› Although rare, Remicade (infliximab) can hurt your liver. If you have appetite/weight loss, stomach discomfort, vomiting, or dark urine, talk to your doctor. If you have yellowing of skin/eyes, talk to your doctor right away.
Upsides and benefits
› Humira (adalimumab) is effective in reducing symptoms in all of its approved indications.
› You can give yourself Humira (adalimumab) on your own at home rather than visiting a clinic or hospital.
› Humira (adalimumab) treats many different autoimmune conditions.
› Available in a single-use pen (Humira Pen) that may be more convenient and easier for some people to use.
› People taking Remicade (infliximab) for ulcerative colitis, Crohn's disease, rheumatoid arthritis and other autoimmune conditions had more clinical response, clinical remission and symptom improvement compared to people who did not take Remicade (infliximab).
› People who were also taking steroids for treatment were able to discontinue steroid use while taking Remicade (infliximab).
› Remicade (infliximab) has almost two decades of clinical trial data and real-life experience with many people who have used it.
› After the initial dosing, you only need to take Remicade (infliximab) every 6-8 weeks, depending on your condition.
› Compared to other medications used to treat autoimmune conditions, Remicade (infliximab) has not been associated with as many harmful effects during pregnancy and breastfeeding.
Downsides and risks
› Not first-choice treatment for rheumatoid arthritis.
› Humira (adalimumab) is an injection and not an oral medication.
› Humira (adalimumab) is expensive because there's no generic available yet.
› Humira (adalimumab) lowers your ability to fight infection and in some cases can cause serious life-threatening illness. The risk is greater if you take other drugs that lower your immune system, have an active infection, diabetes, or had tuberculosis (TB) in the past.
› You'll need to properly dispose of the needle, syringes, or Pen in a sharps container.
› Humira (adalimumab) needs to be refrigerated until you use it, so if you're traveling, you'll need to carry it in a cooler with an ice pack.
› You have to receive this medication at your doctor's office or clinic. You might need to be tested regularly for tuberculosis.

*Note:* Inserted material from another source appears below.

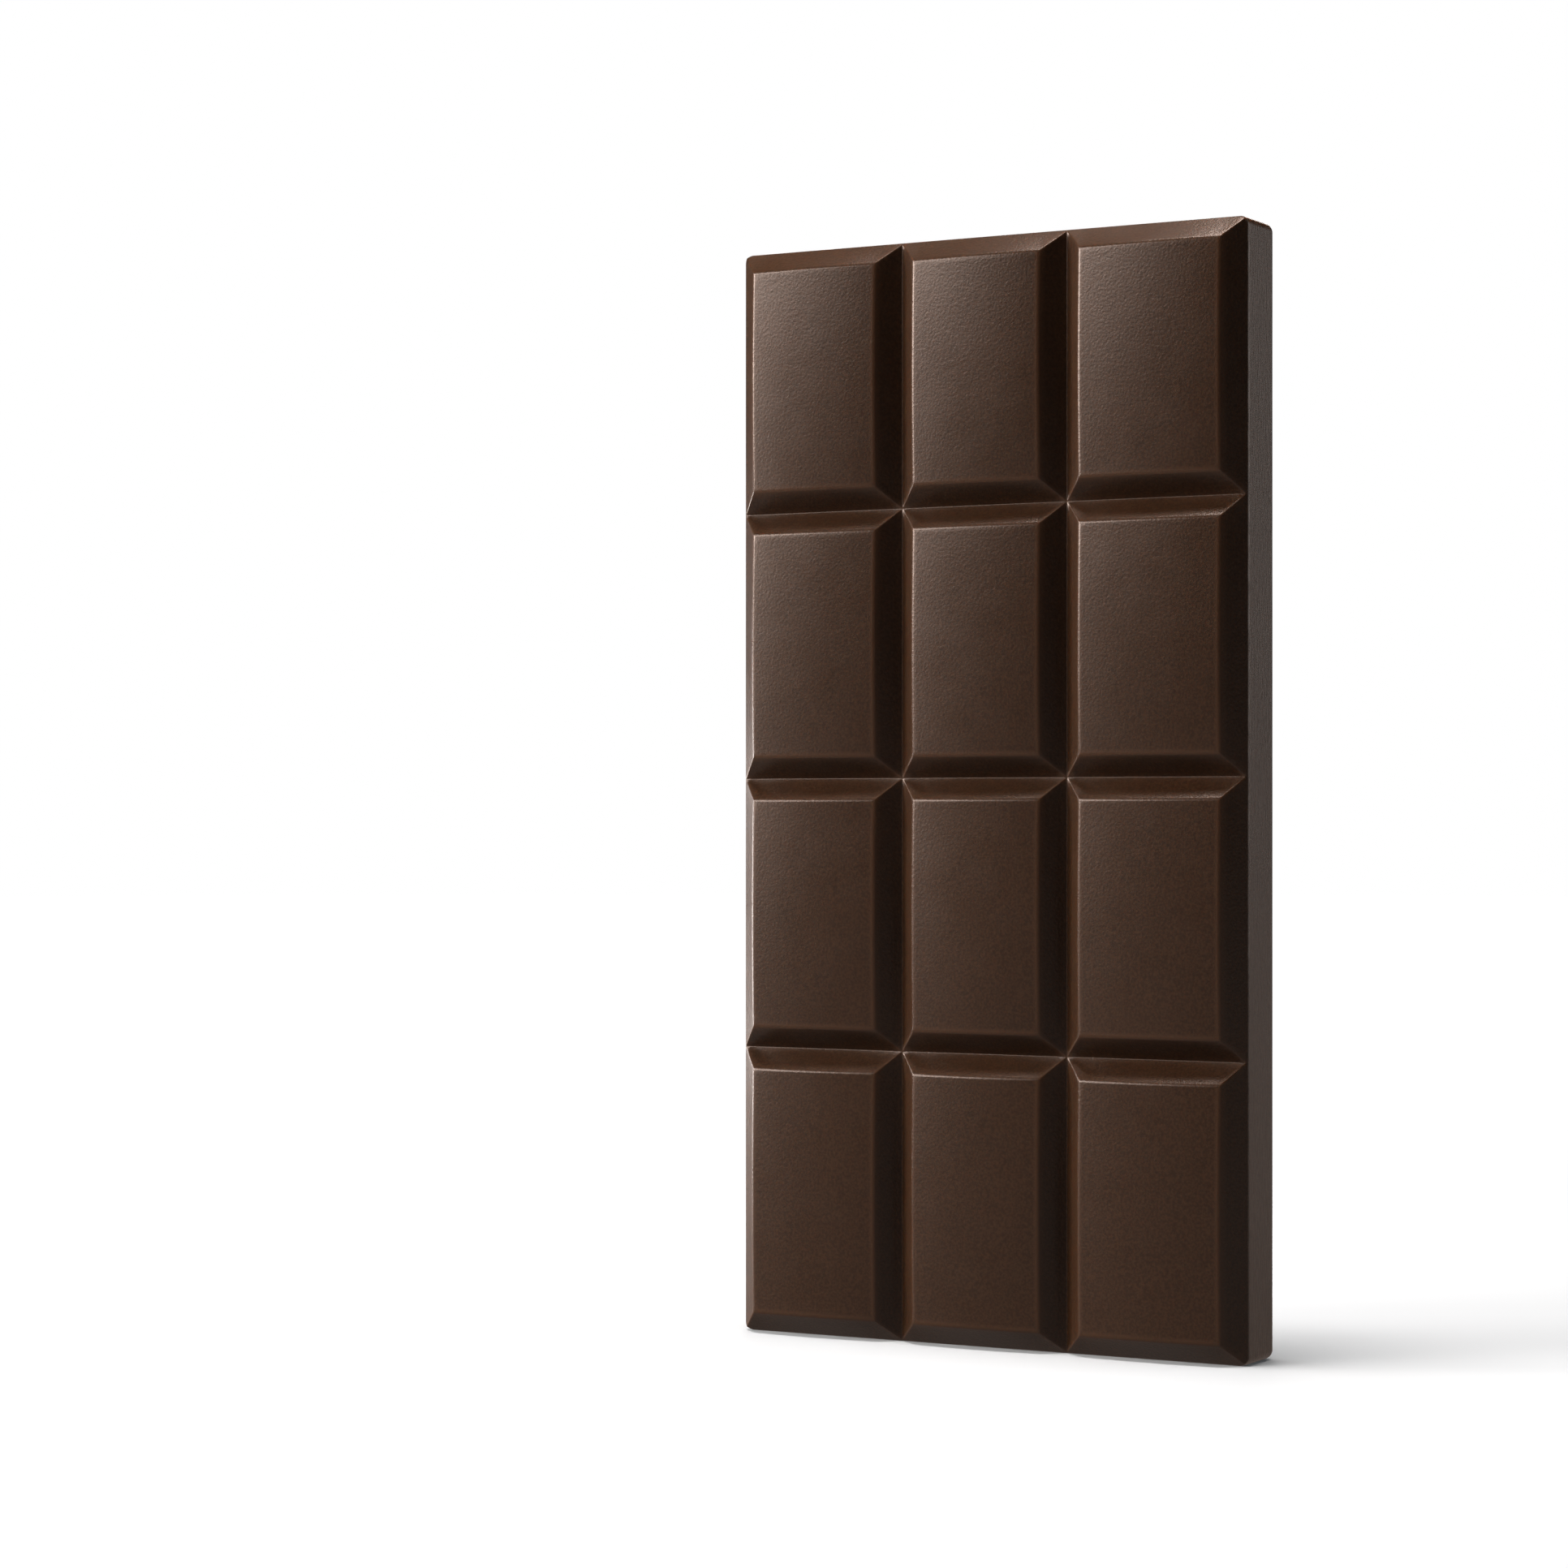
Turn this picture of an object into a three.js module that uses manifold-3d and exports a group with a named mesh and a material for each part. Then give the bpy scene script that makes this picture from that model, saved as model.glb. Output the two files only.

› Remicade (infliximab) lowers your ability to fight infection and can cause serious illness. The risk is greater if you take other drugs that lower your immune system, or have a history of diabetes or tuberculosis.
› Remicade (infliximab) can in some cases worsen symptoms of heart failure or neurologic conditions. People 65 years and older may have more side effects from this medication.
› In rare cases, Remicade (infliximab) has been associated with cancers in children and adolescents.
› No generic available, so it can be costly.
Tips from our pharmacists for people taking the medication
› Humira (adalimumab) is a medication that's injected under the skin. Your doctor can give you your first dose, then you can inject yourself at home once you feel comfortable doing so on your own.
› Humira (adalimumab) lowers your ability to fight infections, so it's important to let your doctor know if you have a fever, cough, or flu-like symptoms.
› Tell your doctor if you have an allergy to latex since the syringe needle cover has latex in it.
› Each time you use Humira (adalimumab), it's important to rotate the sites you chose to inject it in. Don't inject Humira (adalimumab) into skin that's red, bruised, or irritated.
› As with all injection medicines, store securely away from children and throw away used syringes in an FDA-approved sharps disposal container, and not in the trash.
› Remicade (infliximab) can in some cases cause a serious allergic reaction either immediately or several days after the treatment. Your doctor can give you medicines that will lower this risk.
› Your doctor will test you for tuberculosis before taking Remicade (infliximab) and regularly during treatment.
› Remicade (infliximab) lowers your immune system's ability to fight infections, so it's important to let your doctor know if you notice a fever, cough, or flu-like symptoms.
› You should not receive any live vaccines while taking Remicade (infliximab). Tell your doctor that you are taking Remicade (infliximab) before receiving any vaccines.
› If you have any signs or new or worsening symptoms such as heart, neurological, or autoimmune conditions, talk to your doctor. Tell your doctor about symptoms such as bruising or bleeding.